++++ INFORMATION SUPPLIED

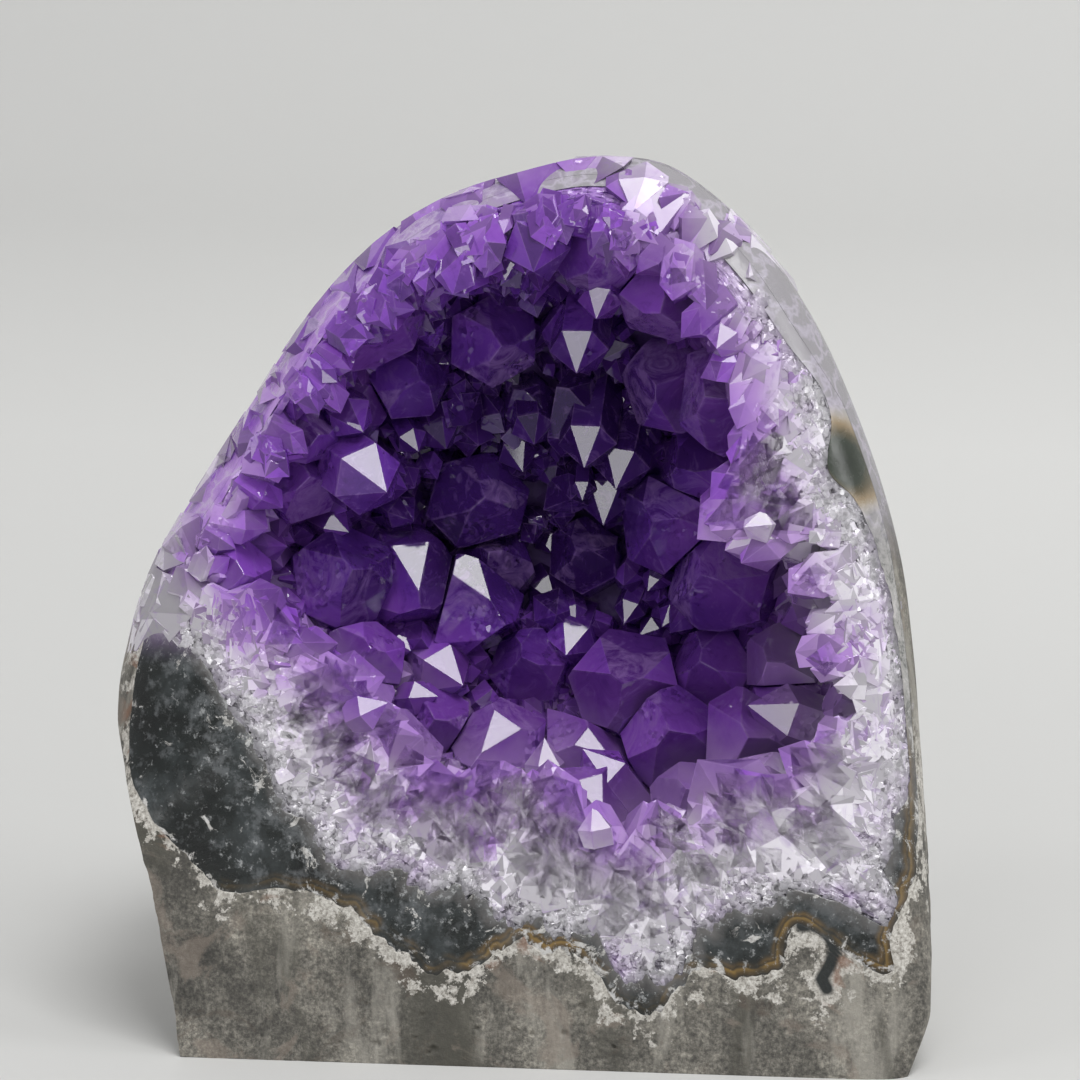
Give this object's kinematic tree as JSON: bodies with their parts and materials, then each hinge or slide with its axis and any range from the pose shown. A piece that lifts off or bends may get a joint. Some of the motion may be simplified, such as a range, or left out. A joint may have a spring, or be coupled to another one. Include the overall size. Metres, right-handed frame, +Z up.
{
  "type": "amethyst geode",
  "caption": "Cut-base geode: a ground basalt shell lined with dark chalcedony and white quartz, with amethyst crystals filling its hollow.",
  "frame": {"origin": "middle of the footprint box, on the surface that the sawn base stands on", "axes": "+Z up, through the crest; the hollow opens towards -Y and leans back 9 degrees; +X is to the right as the hollow is looked into"},
  "size_m": [0.1096, 0.0719, 0.1172],
  "materials": {
    "basalt": "matte",
    "chalcedony": "polished",
    "quartz": "satin",
    "amethyst": "polished"
  },
  "bodies": {
    "root": {"basalt_matrix": "basalt", "chalcedony_band": "chalcedony", "quartz_bed": "quartz", "amethyst_crown_left": "amethyst", "amethyst_crown_middle": "amethyst", "amethyst_crown_right": "amethyst", "amethyst_crown_small_left": "amethyst", "amethyst_crown_small_right": "amethyst", "amethyst_flash_crest": "amethyst", "amethyst_flash_dark": "amethyst", "amethyst_flash_floor": "amethyst", "amethyst_flash_heart": "amethyst", "amethyst_flash_heart_left": "amethyst", "amethyst_flash_left": "amethyst", "amethyst_flash_left_rim": "amethyst", "amethyst_flash_low": "amethyst", "amethyst_flash_low_left": "amethyst", "amethyst_flash_low_veil": "amethyst", "amethyst_flash_pyramid": "amethyst", "amethyst_flash_right": "amethyst", "amethyst_flash_spur": "amethyst", "amethyst_flash_striped": "amethyst", "amethyst_flash_upper": "amethyst", "amethyst_floor_clear": "amethyst", "amethyst_floor_grey": "amethyst", "amethyst_floor_lilac": "amethyst", "amethyst_floor_pink": "amethyst", "amethyst_heart_above": "amethyst", "amethyst_heart_high": "amethyst", "amethyst_heart_low": "amethyst", "amethyst_heart_right": "amethyst", "amethyst_left_block": "amethyst", "amethyst_left_high": "amethyst", "amethyst_left_low": "amethyst", "amethyst_left_mid": "amethyst", "amethyst_left_pale": "amethyst", "amethyst_lilac_right": "amethyst", "amethyst_lower_dark": "amethyst", "amethyst_lower_left_clear": "amethyst", "amethyst_lower_left_pale": "amethyst", "amethyst_lower_left_plum": "amethyst", "amethyst_lower_left_veil": "amethyst", "amethyst_plum_right": "amethyst", "amethyst_right_big": "amethyst", "amethyst_right_inner": "amethyst", "amethyst_right_pale": "amethyst", "amethyst_right_rim_high": "amethyst", "amethyst_right_rim_low": "amethyst", "amethyst_right_round": "amethyst", "amethyst_rim_lilac": "amethyst", "amethyst_shoulder_long": "amethyst", "amethyst_shoulder_right": "amethyst", "amethyst_shoulder_spur": "amethyst", "amethyst_twin_lower": "amethyst", "amethyst_twin_right": "amethyst", "amethyst_twin_upper": "amethyst", "amethyst_upper_hollow": "amethyst", "amethyst_upper_ledge": "amethyst", "amethyst_veil_right": "amethyst"}
  },
  "joints": []
}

++++++++

#### WORK REQUIRED
Write out all the lines again, exactly as they are.

#### WRITTEN ANSWER
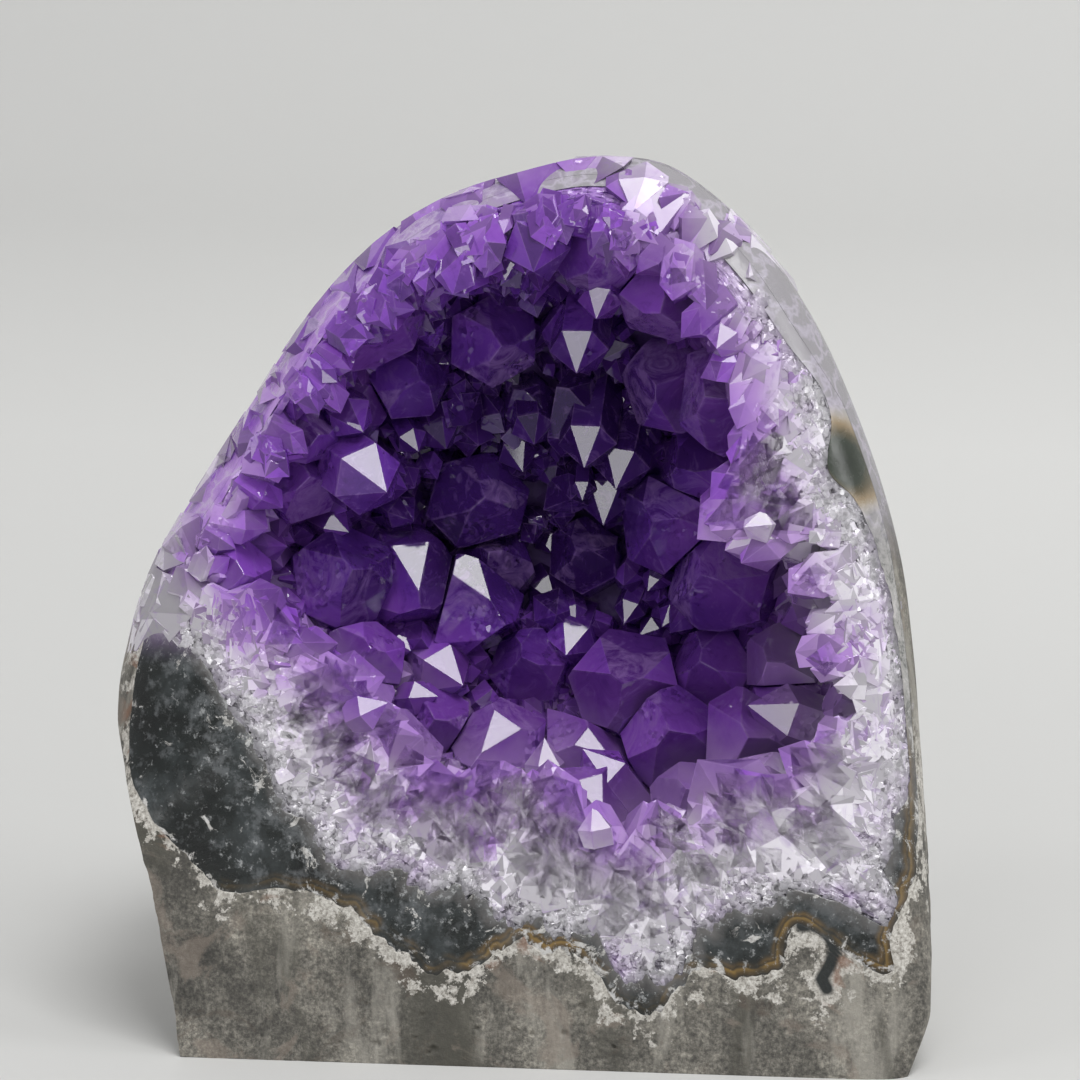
Give this object's kinematic tree as JSON: bodies with their parts and materials, then each hinge or slide with its axis and any range from the pose shown. A piece that lifts off or bends may get a joint. Some of the motion may be simplified, such as a range, or left out. A joint may have a spring, or be coupled to another one. Include the overall size. Metres, right-handed frame, +Z up.
{
  "type": "amethyst geode",
  "caption": "Cut-base geode: a ground basalt shell lined with dark chalcedony and white quartz, with amethyst crystals filling its hollow.",
  "frame": {"origin": "middle of the footprint box, on the surface that the sawn base stands on", "axes": "+Z up, through the crest; the hollow opens towards -Y and leans back 9 degrees; +X is to the right as the hollow is looked into"},
  "size_m": [0.1096, 0.0719, 0.1172],
  "materials": {
    "basalt": "matte",
    "chalcedony": "polished",
    "quartz": "satin",
    "amethyst": "polished"
  },
  "bodies": {
    "root": {"basalt_matrix": "basalt", "chalcedony_band": "chalcedony", "quartz_bed": "quartz", "amethyst_crown_left": "amethyst", "amethyst_crown_middle": "amethyst", "amethyst_crown_right": "amethyst", "amethyst_crown_small_left": "amethyst", "amethyst_crown_small_right": "amethyst", "amethyst_flash_crest": "amethyst", "amethyst_flash_dark": "amethyst", "amethyst_flash_floor": "amethyst", "amethyst_flash_heart": "amethyst", "amethyst_flash_heart_left": "amethyst", "amethyst_flash_left": "amethyst", "amethyst_flash_left_rim": "amethyst", "amethyst_flash_low": "amethyst", "amethyst_flash_low_left": "amethyst", "amethyst_flash_low_veil": "amethyst", "amethyst_flash_pyramid": "amethyst", "amethyst_flash_right": "amethyst", "amethyst_flash_spur": "amethyst", "amethyst_flash_striped": "amethyst", "amethyst_flash_upper": "amethyst", "amethyst_floor_clear": "amethyst", "amethyst_floor_grey": "amethyst", "amethyst_floor_lilac": "amethyst", "amethyst_floor_pink": "amethyst", "amethyst_heart_above": "amethyst", "amethyst_heart_high": "amethyst", "amethyst_heart_low": "amethyst", "amethyst_heart_right": "amethyst", "amethyst_left_block": "amethyst", "amethyst_left_high": "amethyst", "amethyst_left_low": "amethyst", "amethyst_left_mid": "amethyst", "amethyst_left_pale": "amethyst", "amethyst_lilac_right": "amethyst", "amethyst_lower_dark": "amethyst", "amethyst_lower_left_clear": "amethyst", "amethyst_lower_left_pale": "amethyst", "amethyst_lower_left_plum": "amethyst", "amethyst_lower_left_veil": "amethyst", "amethyst_plum_right": "amethyst", "amethyst_right_big": "amethyst", "amethyst_right_inner": "amethyst", "amethyst_right_pale": "amethyst", "amethyst_right_rim_high": "amethyst", "amethyst_right_rim_low": "amethyst", "amethyst_right_round": "amethyst", "amethyst_rim_lilac": "amethyst", "amethyst_shoulder_long": "amethyst", "amethyst_shoulder_right": "amethyst", "amethyst_shoulder_spur": "amethyst", "amethyst_twin_lower": "amethyst", "amethyst_twin_right": "amethyst", "amethyst_twin_upper": "amethyst", "amethyst_upper_hollow": "amethyst", "amethyst_upper_ledge": "amethyst", "amethyst_veil_right": "amethyst"}
  },
  "joints": []
}